After you identify the source, you can analyze and optimize your workload to reduce CPU usage.

Resolution

Amazon CloudWatch metrics for Amazon RDS

You can use CloudWatch metrics to identify CPU patterns over extended periods. Compare the graphs for WriteIOPs, ReadIOPs, ReadThroughput, and WriteThroughput, along with the CPU utilization to find the times when the workload caused high CPU. For more information, see Amazon CloudWatch metrics for Amazon RDS.

If you're using an instance from the t2 or t3 instance class, check if your instance is under-provisioned. If you see a consistent decrease in the CPU credit balance and consistently increased CPU credit usage, your CPU cores aren't enough for your workload.

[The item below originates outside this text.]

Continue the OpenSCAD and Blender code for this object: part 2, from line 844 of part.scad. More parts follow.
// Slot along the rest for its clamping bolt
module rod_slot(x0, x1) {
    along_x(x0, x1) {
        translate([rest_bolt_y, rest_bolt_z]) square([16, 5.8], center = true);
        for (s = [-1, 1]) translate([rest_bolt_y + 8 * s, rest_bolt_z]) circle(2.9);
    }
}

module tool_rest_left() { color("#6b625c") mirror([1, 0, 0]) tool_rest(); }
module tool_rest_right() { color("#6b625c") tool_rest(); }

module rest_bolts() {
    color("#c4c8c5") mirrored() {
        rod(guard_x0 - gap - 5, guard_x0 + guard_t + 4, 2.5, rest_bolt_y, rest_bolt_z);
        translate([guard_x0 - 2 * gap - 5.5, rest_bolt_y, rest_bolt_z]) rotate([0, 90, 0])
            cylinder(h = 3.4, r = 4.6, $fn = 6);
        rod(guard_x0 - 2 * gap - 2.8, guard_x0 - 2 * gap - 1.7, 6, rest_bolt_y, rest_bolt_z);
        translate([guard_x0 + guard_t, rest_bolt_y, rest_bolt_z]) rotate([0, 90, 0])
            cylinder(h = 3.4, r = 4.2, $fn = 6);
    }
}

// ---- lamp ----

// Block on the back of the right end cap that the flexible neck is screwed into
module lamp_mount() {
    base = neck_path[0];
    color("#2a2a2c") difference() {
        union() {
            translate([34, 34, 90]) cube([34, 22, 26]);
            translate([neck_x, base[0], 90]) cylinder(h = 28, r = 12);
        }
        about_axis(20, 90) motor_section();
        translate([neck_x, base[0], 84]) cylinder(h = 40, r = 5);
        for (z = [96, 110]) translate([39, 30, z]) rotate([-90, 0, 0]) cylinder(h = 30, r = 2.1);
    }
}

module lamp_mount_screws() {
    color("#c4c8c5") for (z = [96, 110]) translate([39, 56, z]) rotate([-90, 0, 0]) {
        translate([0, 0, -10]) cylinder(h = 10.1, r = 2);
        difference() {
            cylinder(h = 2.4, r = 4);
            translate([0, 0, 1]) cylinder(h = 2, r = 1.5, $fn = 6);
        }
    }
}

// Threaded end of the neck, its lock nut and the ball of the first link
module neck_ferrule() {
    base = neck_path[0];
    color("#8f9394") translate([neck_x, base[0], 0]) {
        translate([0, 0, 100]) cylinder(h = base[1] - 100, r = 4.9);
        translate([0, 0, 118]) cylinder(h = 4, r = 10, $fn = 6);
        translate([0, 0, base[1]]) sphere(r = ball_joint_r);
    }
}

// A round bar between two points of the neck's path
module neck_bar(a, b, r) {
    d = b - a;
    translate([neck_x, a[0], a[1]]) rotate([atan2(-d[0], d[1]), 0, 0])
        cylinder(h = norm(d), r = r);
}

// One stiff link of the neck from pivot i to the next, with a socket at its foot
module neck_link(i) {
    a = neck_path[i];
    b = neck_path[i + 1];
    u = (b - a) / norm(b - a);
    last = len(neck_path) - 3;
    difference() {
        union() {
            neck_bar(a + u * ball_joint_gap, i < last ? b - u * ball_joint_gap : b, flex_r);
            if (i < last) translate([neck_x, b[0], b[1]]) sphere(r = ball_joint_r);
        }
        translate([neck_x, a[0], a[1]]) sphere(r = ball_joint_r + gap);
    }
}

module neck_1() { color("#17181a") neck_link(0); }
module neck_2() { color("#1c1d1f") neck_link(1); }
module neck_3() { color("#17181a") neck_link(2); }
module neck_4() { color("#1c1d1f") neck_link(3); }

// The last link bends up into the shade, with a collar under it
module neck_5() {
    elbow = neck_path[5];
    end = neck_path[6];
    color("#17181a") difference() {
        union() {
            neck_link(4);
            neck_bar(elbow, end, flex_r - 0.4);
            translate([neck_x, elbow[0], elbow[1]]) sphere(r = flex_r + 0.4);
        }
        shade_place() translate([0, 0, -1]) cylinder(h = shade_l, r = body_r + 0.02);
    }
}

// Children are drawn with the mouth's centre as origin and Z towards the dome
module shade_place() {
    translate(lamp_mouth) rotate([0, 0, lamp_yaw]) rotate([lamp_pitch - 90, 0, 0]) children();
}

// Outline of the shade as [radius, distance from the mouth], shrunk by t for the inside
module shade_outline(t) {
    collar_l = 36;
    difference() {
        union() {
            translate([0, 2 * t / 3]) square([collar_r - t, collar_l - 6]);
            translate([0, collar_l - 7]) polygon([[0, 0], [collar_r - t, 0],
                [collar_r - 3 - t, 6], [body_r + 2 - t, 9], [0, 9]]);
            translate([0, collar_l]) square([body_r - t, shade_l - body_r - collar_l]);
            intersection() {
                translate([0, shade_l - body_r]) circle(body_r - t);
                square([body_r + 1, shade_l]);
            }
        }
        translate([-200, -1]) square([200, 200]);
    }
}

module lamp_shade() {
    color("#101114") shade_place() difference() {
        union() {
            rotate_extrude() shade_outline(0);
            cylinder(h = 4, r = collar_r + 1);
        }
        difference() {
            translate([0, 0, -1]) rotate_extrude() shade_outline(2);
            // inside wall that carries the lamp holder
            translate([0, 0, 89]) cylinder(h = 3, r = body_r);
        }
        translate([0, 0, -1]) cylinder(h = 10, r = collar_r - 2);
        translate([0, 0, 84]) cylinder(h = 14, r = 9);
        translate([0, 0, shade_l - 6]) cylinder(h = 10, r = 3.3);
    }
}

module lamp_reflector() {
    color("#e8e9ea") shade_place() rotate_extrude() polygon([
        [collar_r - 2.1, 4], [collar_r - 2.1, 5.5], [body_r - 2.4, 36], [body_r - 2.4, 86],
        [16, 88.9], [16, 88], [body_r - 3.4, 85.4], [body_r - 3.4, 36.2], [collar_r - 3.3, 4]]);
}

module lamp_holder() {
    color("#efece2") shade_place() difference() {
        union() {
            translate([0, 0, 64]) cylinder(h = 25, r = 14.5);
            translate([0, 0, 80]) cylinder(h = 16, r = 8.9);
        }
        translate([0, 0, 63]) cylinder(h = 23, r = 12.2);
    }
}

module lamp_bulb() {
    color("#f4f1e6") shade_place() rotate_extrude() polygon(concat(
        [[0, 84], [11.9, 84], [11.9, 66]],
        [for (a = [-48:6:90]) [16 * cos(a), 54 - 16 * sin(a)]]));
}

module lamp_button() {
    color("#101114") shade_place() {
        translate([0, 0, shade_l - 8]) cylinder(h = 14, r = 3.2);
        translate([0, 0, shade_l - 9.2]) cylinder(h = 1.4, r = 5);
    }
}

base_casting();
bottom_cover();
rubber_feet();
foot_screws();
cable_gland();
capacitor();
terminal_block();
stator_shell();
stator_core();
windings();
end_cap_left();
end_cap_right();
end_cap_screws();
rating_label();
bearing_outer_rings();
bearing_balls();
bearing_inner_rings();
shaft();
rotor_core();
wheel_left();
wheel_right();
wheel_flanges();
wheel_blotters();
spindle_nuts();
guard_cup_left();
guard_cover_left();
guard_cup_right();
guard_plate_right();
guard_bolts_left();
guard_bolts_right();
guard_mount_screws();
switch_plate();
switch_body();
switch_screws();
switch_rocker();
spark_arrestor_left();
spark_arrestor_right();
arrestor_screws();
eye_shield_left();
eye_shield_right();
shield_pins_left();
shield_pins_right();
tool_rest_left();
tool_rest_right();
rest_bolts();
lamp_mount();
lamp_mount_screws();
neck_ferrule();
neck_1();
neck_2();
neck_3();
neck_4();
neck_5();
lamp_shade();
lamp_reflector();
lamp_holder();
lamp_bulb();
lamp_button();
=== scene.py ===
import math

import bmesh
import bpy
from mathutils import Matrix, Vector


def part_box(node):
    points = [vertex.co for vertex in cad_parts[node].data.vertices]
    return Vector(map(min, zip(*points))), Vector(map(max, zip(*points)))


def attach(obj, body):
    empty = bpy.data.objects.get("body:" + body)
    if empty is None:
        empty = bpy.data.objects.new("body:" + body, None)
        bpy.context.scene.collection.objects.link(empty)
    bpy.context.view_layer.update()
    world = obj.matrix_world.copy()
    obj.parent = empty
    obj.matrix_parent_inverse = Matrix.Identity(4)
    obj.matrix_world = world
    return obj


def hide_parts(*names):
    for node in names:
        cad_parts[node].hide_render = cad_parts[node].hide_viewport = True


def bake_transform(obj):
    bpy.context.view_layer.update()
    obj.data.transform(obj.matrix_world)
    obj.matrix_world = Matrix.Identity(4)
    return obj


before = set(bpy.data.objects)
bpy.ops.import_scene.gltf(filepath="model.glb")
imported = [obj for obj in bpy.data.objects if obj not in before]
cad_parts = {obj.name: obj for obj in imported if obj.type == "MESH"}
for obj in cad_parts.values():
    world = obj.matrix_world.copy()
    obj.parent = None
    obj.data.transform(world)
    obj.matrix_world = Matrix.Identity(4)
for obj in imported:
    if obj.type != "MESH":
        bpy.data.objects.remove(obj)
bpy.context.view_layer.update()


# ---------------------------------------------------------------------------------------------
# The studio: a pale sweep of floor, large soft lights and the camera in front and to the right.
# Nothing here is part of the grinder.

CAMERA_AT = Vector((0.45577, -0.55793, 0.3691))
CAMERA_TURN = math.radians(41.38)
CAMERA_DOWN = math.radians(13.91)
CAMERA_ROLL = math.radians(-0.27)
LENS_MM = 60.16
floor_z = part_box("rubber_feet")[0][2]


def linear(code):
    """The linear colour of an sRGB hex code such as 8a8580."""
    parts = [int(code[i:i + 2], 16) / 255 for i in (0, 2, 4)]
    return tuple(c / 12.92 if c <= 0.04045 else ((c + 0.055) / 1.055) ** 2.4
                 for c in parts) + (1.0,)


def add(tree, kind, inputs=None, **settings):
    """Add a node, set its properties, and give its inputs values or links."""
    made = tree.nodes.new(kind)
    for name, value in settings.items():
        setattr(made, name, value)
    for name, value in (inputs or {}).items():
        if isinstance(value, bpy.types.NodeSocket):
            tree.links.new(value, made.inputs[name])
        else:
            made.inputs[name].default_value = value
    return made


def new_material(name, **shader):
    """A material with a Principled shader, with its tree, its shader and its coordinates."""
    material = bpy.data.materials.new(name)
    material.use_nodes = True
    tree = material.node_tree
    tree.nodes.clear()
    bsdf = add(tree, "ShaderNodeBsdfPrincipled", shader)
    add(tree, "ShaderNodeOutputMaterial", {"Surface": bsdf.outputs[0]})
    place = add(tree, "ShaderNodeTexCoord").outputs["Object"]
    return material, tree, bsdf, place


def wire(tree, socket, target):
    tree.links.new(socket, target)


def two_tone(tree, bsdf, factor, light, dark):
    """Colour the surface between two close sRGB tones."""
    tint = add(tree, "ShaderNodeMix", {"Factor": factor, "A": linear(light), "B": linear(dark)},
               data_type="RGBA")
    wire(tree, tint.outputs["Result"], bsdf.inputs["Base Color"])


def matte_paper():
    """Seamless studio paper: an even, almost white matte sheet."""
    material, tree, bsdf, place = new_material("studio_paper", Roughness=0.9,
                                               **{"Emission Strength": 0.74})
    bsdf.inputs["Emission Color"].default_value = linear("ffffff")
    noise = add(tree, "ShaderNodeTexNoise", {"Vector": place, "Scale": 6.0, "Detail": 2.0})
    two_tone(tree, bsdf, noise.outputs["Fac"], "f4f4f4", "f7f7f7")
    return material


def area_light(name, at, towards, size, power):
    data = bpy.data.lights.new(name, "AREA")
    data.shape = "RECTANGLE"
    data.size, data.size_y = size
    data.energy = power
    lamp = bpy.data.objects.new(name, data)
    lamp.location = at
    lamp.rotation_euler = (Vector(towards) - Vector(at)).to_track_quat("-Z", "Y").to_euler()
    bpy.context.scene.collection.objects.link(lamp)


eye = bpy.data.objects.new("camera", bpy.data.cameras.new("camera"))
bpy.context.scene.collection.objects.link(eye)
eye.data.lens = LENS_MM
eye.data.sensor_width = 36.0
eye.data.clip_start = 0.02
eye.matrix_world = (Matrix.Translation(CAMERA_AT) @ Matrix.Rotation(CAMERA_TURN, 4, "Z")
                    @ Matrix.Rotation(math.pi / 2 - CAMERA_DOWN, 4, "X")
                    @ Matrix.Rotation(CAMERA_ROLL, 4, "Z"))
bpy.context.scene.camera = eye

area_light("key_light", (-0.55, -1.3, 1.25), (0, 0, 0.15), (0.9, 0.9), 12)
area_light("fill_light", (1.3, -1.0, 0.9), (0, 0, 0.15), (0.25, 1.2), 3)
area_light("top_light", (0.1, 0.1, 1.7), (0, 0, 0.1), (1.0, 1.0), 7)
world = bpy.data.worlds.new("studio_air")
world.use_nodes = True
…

After identifying the time frame, you can review the Enhanced Monitoring data associated with your DB instance. You can set Enhanced Monitoring to collect data at intervals of 1, 5, 10, 15, 30, or 60 seconds. Doing this allows you to collect data at a more granular level than CloudWatch.

Enhanced Monitoring

If you have set up Enhanced Monitoring, you can use it to monitor the OS running on your DB instance. To check CPU utilization using Enhanced Monitoring, do the following:

  1. In the RDS console, select Databases, then choose your database.
  2. On the Monitoring tab, select OS process list from the Monitoring drop down menu. Verify if the high CPU is driven by the OS, an RDS process, a SQL Server process, or a SQL Agent process. You can also check the percentage of CPU and percentage of memory being used by these processes.
  3. Select metrics from the Enhanced monitoring dropdown list to check performance monitor data. These metrics include CPU idle, Kernel, and User. These metrics tell you if the CPU is spending most of the time idle, running the kernel, or running user processes.
  4. View other metrics by selecting Manage Graphs. You can then select the metrics related to I/O and disk throughput. These metrics include Read/s, Write/s, Read Kb/s, and Write Kb/s. You can also view memory-related parameters including Available Memory, SQL Server Memory, and Total Memory. These metrics are helpful because if your CPU is spending a lot of time waiting for resources, you might see high CPU utilization.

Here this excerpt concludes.